C’est, en effet, un autre aspect du terme bounty qui pour le coup s’adresse à une élite non-blanche faisant preuve de mépris vis-à-vis des classes populaires non-blanches. A mes yeux, il y a deux dynamiques à cela :

  • La promotion du non-blanc d’exception : on peut aisément se souvenir de cet article sur “l’élite noire” en France qui promouvait davantage un discours méritocrate (“regardez comme ils ont réussi, tout seuls, comme des grands !” + les portraits qualifiés d’apolitiques, histoire de dépolitiser le tout “discrimination à l’embauche ? JA-MAIS”) qu’autre chose. “Il faut juste se donner les moyens d’y arriver”, dois-je vraiment dire pourquoi ce genre de discours est problématique ? Faire la promotion d’un tel discours c’est nier les réalités des classes populaires et baigner dans un certain paternalisme classiste.
  • Le rabaissement de la/les culture(s) populaire(s) et étrangère(s): ce même discours entrecroise à nouveau racisme et classisme dans cette connotation des cultures populaires et étrangères comme des cultures de seconde zone, tant par la diabolisation des “capitaux culturels” (il sera toujours mieux vu de parler anglais et français, plutôt que le lingala/le turc/etc et français) que dans le dénigrement d’une culture populaire dite “ghetto” et autres (note: pas étonnant donc que le rap, médium souvent dénonçant ces oppressions croisées soit stigmatisé encore aujourd’hui.

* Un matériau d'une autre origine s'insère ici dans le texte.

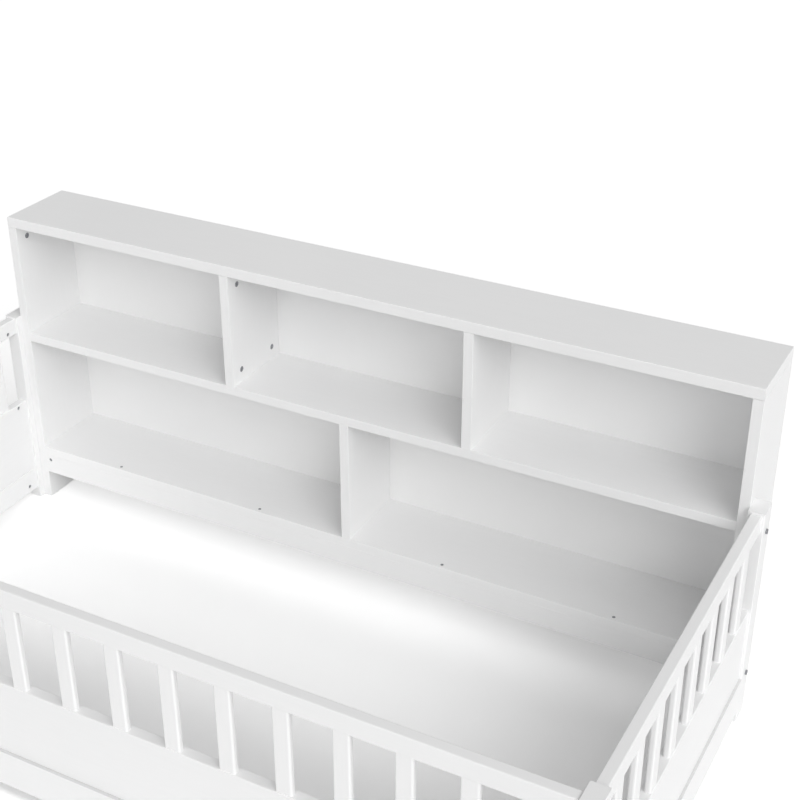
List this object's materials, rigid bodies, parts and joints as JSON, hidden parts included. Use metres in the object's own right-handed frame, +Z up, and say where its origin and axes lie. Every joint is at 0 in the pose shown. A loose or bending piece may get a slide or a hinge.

Mais ça, ce serait un autre sujet, haha).

De ce fait, il y a un autre paradoxe assez parlant : la reprise des codes esthétiques des dominants (être clair de peau, avoir les cheveux, style vestimentaire) est encouragée, là où la reprise des codes culturels subit une résistance. Je pense que c’est l’éternelle complexité de l’assimilation: cet espoir de pouvoir conserver sa culture mixte tout en adoptant les codes apparents d’une société, et inversement, cet espoir de pouvoir conserver sa culture mixte tout en subissant une stigmatisation due à ces codes apparents. Un entre-deux trop familier…

3) Européens et diversité : et nous, alors ?

Ce qui me gêne profondément avec ce terme, c’est que non seulement être racisé serait synonyme d’une culture prédéfinie et limitée, mais en plus cela nie la diversité des identités européennes. Ce terme est le résidu de l’idée préconçue qu’on ne peut être occidental et racisé, et se cantonne finalement à cet imaginaire raciste où les racisés n’auraient pas leur place en Europe mais dans leurs pays d’origine.  Il y a une non-légitimité stigmatisante, tant dans le fait de ne pas “être assez noir/etc” que de ne pas être “vraiment” Européen.  Au final, j’ai la sensation que notre génération multiculturelle demeure dans cet entre-deux toxique où ce que nous sommes doit toujours être justifié. Alors, je me demande: à  force de sous-évaluer les identités comme des résidus de cases prédéfinies, à force de démembrer des identités multiculturelles pour une autopsie stigmatisante, ne participons-nous pas au maintien d’une grille de lecture uniquement raciale là où nous voudrions être considérés comme des humains ? Je me demande.